§ **GIVEN DATA**
************
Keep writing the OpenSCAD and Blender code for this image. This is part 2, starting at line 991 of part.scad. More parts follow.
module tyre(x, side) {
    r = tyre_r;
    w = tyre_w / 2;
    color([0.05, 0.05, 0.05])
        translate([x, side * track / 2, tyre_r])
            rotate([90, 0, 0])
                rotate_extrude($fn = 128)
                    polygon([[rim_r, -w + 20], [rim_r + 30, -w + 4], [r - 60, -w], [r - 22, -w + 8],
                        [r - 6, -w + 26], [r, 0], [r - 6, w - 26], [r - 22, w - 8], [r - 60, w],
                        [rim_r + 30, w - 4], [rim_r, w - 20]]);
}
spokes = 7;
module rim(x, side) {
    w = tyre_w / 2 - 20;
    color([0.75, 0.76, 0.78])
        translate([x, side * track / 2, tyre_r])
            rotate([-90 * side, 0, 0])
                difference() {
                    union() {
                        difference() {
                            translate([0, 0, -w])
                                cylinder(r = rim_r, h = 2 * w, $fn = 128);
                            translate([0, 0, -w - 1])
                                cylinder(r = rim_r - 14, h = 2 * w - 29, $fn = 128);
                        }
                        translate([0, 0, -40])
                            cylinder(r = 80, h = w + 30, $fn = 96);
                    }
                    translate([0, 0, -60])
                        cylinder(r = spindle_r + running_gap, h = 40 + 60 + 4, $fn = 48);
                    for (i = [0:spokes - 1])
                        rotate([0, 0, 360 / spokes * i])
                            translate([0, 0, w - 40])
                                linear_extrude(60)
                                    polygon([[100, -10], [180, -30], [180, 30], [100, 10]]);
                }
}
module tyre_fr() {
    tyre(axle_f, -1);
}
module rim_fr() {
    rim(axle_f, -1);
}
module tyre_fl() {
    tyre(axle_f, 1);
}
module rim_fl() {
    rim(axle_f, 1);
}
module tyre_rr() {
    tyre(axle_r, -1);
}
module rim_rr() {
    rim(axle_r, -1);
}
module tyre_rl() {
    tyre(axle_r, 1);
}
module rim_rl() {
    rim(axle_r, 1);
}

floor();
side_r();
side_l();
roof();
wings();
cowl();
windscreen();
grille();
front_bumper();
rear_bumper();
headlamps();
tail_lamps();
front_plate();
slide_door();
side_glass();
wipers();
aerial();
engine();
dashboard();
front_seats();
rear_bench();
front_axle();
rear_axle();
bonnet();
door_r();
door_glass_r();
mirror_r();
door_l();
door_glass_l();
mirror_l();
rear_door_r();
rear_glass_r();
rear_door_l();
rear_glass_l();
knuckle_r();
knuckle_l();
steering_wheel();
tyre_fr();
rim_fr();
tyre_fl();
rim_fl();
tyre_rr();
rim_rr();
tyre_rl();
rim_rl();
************
§ **TASK DIRECTIONS**
Type out the material again exactly as presented.

§ **FULL SOLUTION**
Keep writing the OpenSCAD and Blender code for this image. This is part 2, starting at line 991 of part.scad. More parts follow.
module tyre(x, side) {
    r = tyre_r;
    w = tyre_w / 2;
    color([0.05, 0.05, 0.05])
        translate([x, side * track / 2, tyre_r])
            rotate([90, 0, 0])
                rotate_extrude($fn = 128)
                    polygon([[rim_r, -w + 20], [rim_r + 30, -w + 4], [r - 60, -w], [r - 22, -w + 8],
                        [r - 6, -w + 26], [r, 0], [r - 6, w - 26], [r - 22, w - 8], [r - 60, w],
                        [rim_r + 30, w - 4], [rim_r, w - 20]]);
}
spokes = 7;
module rim(x, side) {
    w = tyre_w / 2 - 20;
    color([0.75, 0.76, 0.78])
        translate([x, side * track / 2, tyre_r])
            rotate([-90 * side, 0, 0])
                difference() {
                    union() {
                        difference() {
                            translate([0, 0, -w])
                                cylinder(r = rim_r, h = 2 * w, $fn = 128);
                            translate([0, 0, -w - 1])
                                cylinder(r = rim_r - 14, h = 2 * w - 29, $fn = 128);
                        }
                        translate([0, 0, -40])
                            cylinder(r = 80, h = w + 30, $fn = 96);
                    }
                    translate([0, 0, -60])
                        cylinder(r = spindle_r + running_gap, h = 40 + 60 + 4, $fn = 48);
                    for (i = [0:spokes - 1])
                        rotate([0, 0, 360 / spokes * i])
                            translate([0, 0, w - 40])
                                linear_extrude(60)
                                    polygon([[100, -10], [180, -30], [180, 30], [100, 10]]);
                }
}
module tyre_fr() {
    tyre(axle_f, -1);
}
module rim_fr() {
    rim(axle_f, -1);
}
module tyre_fl() {
    tyre(axle_f, 1);
}
module rim_fl() {
    rim(axle_f, 1);
}
module tyre_rr() {
    tyre(axle_r, -1);
}
module rim_rr() {
    rim(axle_r, -1);
}
module tyre_rl() {
    tyre(axle_r, 1);
}
module rim_rl() {
    rim(axle_r, 1);
}

floor();
side_r();
side_l();
roof();
wings();
cowl();
windscreen();
grille();
front_bumper();
rear_bumper();
headlamps();
tail_lamps();
front_plate();
slide_door();
side_glass();
wipers();
aerial();
engine();
dashboard();
front_seats();
rear_bench();
front_axle();
rear_axle();
bonnet();
door_r();
door_glass_r();
mirror_r();
door_l();
door_glass_l();
mirror_l();
rear_door_r();
rear_glass_r();
rear_door_l();
rear_glass_l();
knuckle_r();
knuckle_l();
steering_wheel();
tyre_fr();
rim_fr();
tyre_fl();
rim_fl();
tyre_rr();
rim_rr();
tyre_rl();
rim_rl();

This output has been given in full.